Marisol got into an intense relationship with the people on The Facts of Life, to the point where Tootie and Mrs. Garrett became her imaginary best friends and she shared every last thought with them. She told Tootie about the rash she got from wearing the same bra every day for two years, and she had a long talk with Mrs. Garrett about her regrets that she hadn’t said a proper goodbye to her best friend Julie and her on-again/off-again boyfriend Rod, before they died along with everybody else.

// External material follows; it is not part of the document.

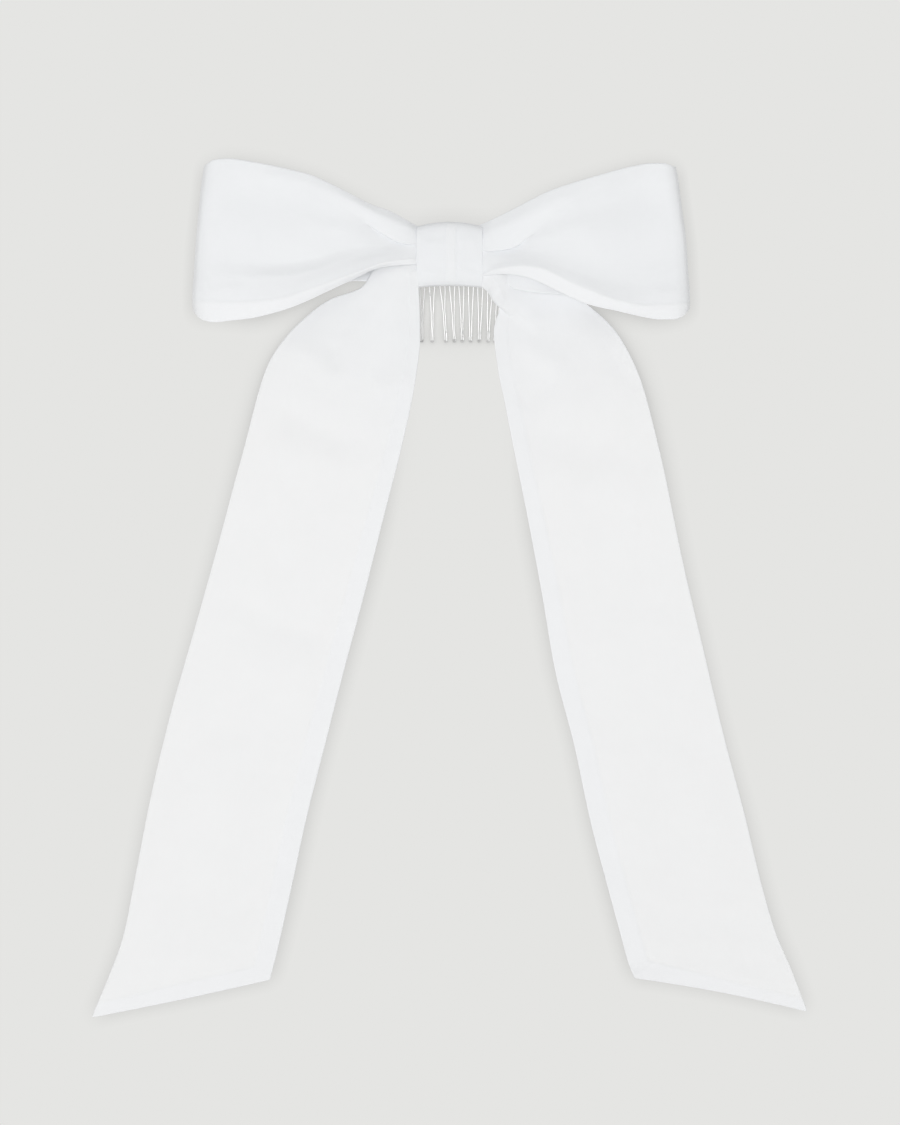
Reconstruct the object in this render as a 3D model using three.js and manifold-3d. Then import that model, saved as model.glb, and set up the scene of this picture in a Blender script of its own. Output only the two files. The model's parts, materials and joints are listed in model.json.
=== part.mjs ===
// Hair bow on a wire comb, in millimetres, as it is worn: the front faces -Y, the head is at +Y and the tails hang
// down -Z. The origin is on the axis of the comb's spine, at the knot's centre line.
// Two sewn fabric tubes, one for the loops and one for the tails, are gathered at the middle, wound with thread and
// wrapped in a knot band. A wire comb is sewn to the back of the band with thread loops that act as its hinge.
import * as THREE from "three";
import { mergeVertices } from "three/addons/utils/BufferGeometryUtils.js";
import Module from "manifold-3d";

const wasm = await Module();
wasm.setup();

// ---- Driving dimensions -------------------------------------------------------------------------------------------

const CLOTH = 1.2; // thickness of a flattened tube of two plies
const KNOT = { width: 28.6, height: 28.8, front: -17.5, back: -2.5, wall: 1.4, corner: 4.5 };
const FLAP = { bottom: 4.5, top: 11.5, thickness: 0.8 }; // where the band's outer end laps over its inner end
const CORE = { width: 22, halfHeight: 11.5, waistHalfHeight: 9.8, waistWidth: 7, corner: 2 };
const LOOP_CORE = { front: -15.7, waistFront: -14.85, back: -9.4 };
const TAIL_CORE = { front: -9.0, waistBack: -5.75, back: -4.85 };
const WINDING = { turns: 3, pitch: 1.4, radius: 0.3, clearance: 0.3 };
const COMB = { teeth: 12, pitch: 4.4, centre: 3.1, length: 38.7, spine: 0.6, wire: 0.325, curve: 3 };
const TOOTH = { top: 1.1, bottom: 0.47, meets: 28, coilPitch: 0.75, coilTurns: 0.95, coilGap: 0.1 };
const STITCH = { radius: 0.25, loop: 2.1, inside: -4.35, clearance: 0.3, first: 3, count: 6 };
const BEND_GAP = 1.3; // between the two halves of a tail, so that one can turn against the other

// How far each tooth's tip leans sideways from its top: hand-bent wire is never quite even.
const TOOTH_LEAN = [0.4, -0.2, -0.3, 0, 1.9, 1.3, 0.5, -0.2, -0.7, -1.0, -2.4, -1.2];

// A loop's outline: [share of the way from the knot to the outer fold, height]. Its reach is at the fold's two ends.
const LOOP_ROOT = 15;
const LOOPS = {
  left: {
    side: -1,
    reach: { top: 110.5, bottom: 115.4 },
    top: [[0, 11.8], [0.025, 12.5], [0.08, 16], [0.23, 22.9], [0.46, 34], [0.71, 41], [0.88, 43.3], [1, 41.2]],
    bottom: [[0, -4.5], [0.16, -5.4], [0.29, -11.1], [0.44, -18.5], [0.59, -24.9], [0.74, -28.8], [0.93, -30.6], [1, -28]],
  },
  right: {
    side: 1,
    reach: { top: 101.7, bottom: 108.2 },
    top: [[0, 11.8], [0.025, 12.5], [0.08, 16], [0.21, 22.5], [0.35, 29], [0.62, 36.3], [0.89, 41.5], [1, 40.5]],
    bottom: [[0, -9], [0.08, -6.5], [0.26, -11.7], [0.38, -17], [0.5, -22], [0.7, -26], [0.9, -29.2], [1, -26.5]],
  },
};
// The loop seen from above: [share of its reach, depth], out along the front, round the fold and back.
const LOOP_PROFILE = [
  [0, -13.6], [0.05, -15.4], [0.15, -19.3], [0.35, -24.6], [0.57, -26.6], [0.8, -23.2], [0.94, -17],
  [1, -13.4], [0.97, -10.9], [0.88, -10.1], [0.6, -10], [0.3, -10], [0.05, -10], [0, -10],
];

// A tail's edges from the knot down: pairs of [x outwards, depth, height] on its inner and outer edge.
// The two halves meet at pair TAIL_SPLIT, and the last pair is the slanting end.
const TAIL_SPLIT = 6;
const TAILS = {
  left: {
    side: -1,
    inner: [
      [14.9, -6.8, -12.2], [15.5, -6.3, -17], [14.1, -5.9, -30], [13.7, -6.2, -40], [15.6, -7.2, -55], [19, -7.4, -74],
      [26, -7, -102], [38, -8, -150], [50.6, -6.4, -198], [67.3, -8.2, -265.5], [75.6, -6.6, -303], [80.8, -7, -325],
    ],
    outer: [
      [14.9, -7.2, -4.4], [30, -7.6, -7], [47, -7.9, -17.4], [66, -7.6, -28.6], [79, -6.8, -44], [86.3, -6.6, -62],
      [93.6, -7, -88], [106.2, -6, -136], [119, -8.2, -184], [135.6, -6.2, -251], [147.3, -8.6, -305.5], [160.9, -7, -343.4],
    ],
  },
  right: {
    side: 1,
    inner: [
      [14.9, -6.8, -12.4], [17.6, -6.1, -18], [21.2, -5.8, -26], [20.8, -6.2, -38], [22.8, -7.1, -52], [26.2, -7.4, -70],
      [31.6, -7, -98], [40.4, -6.2, -146], [50, -8, -195], [66.2, -6.4, -263], [76.8, -8, -305], [82.6, -7, -324.4],
    ],
    outer: [
      [14.9, -7.2, -7], [32, -7.7, -8.6], [49.6, -7.9, -15.6], [66.4, -7.6, -24.4], [77, -6.7, -38], [85, -6.5, -56],
      [94.8, -7, -89], [105.4, -8, -139], [117, -6.2, -188], [133.4, -8.2, -255], [146.6, -6, -305], [160.9, -7, -339.8],
    ],
  },
};

// ---- Helpers ------------------------------------------------------------------------------------------------------

// A closed slab of the given thickness about the surface point(s, v), for s and v from 0 to 1.
function sheetGeometry(point, stations, across, thickness) {
  const STEP = 1e-3;
  const position = [];
  const index = [];
  const normal = new THREE.Vector3();
  for (const face of [1, -1]) {
    for (let i = 0; i <= stations; i++) {
      for (let j = 0; j <= across; j++) {
        const s = i / stations;
        const v = j / across;
        const along = point(Math.min(s + STEP, 1), v).sub(point(Math.max(s - STEP, 0), v));
        const over = point(s, Math.min(v + STEP, 1)).sub(point(s, Math.max(v - STEP, 0)));
        normal.crossVectors(along, over).normalize();
        position.push(...point(s, v).addScaledVector(normal, (face * thickness) / 2).toArray());
      }
    }
  }
  const row = across + 1;
  const back = (stations + 1) * row;
  const quad = (a, b, c, d) => index.push(a, b, c, a, c, d);
  for (let i = 0; i < stations; i++) {
    for (let j = 0; j < across; j++) {
      const a = i * row + j;
      quad(a, a + row, a + row + 1, a + 1);
      quad(back + a, back + a + 1, back + a + row + 1, back + a + row);
    }
  }
  for (let i = 0; i < stations; i++) {
    const a = i * row;
    quad(a, back + a, back + a + row, a + row);
    const b = a + across;
    quad(b, b + row, back + b + row, back + b);
  }
  for (let j = 0; j < across; j++) {
    quad(j, j + 1, back + j + 1, back + j);
    const b = stations * row + j;
    quad(b, back + b, back + b + 1, b + 1);
  }
  return new THREE.BufferGeometry()
    .setAttribute("position", new THREE.Float32BufferAttribute(position, 3))
    .setIndex(index);
}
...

The panic room had pretty much every TV show ever made on its massive hard drive, with multiple backup systems and a fail-proof generator, so there was nothing stopping Marisol from marathoning The Facts of Life for sixteen hours a day, starting over again with season one when she got to the end of the bedraggled final season. She also watched Mad Men and The West Wing. The media server had tons of video of live theatre, but Marisol didn’t watch that because it made her feel guilty. Not survivor’s guilt, failed playwright guilt.
Her last proper conversation with a living human had been an argument with Julie about Marisol’s decision to go to medical school instead of trying to write more plays. (“Fuck doctors, man,” Julie had spat. “People are going to die no matter what you do. Theatre is important.”) Marisol had hung up on Julie and gone back to the premed books, staring at the exposed musculature and blood vessels as if they were costume designs for a skeleton theatre troupe.
The quakes always happened at the worst moment, just when Jo or Blair was about to reveal something heartfelt and serious. The whole panic room would shake, throwing Marisol against the padded walls or ceiling over and over again. A reminder that the rest of the world was probably dead. At first, these quakes were constant, then they happened a few times a day. Then once a day, then a few times a week. Then a few times a month. Marisol knew that once a month or two passed without the world going sideways, she would have to go out and investigate. She would have to leave her friends at the Eastland School, and venture into a bleak world.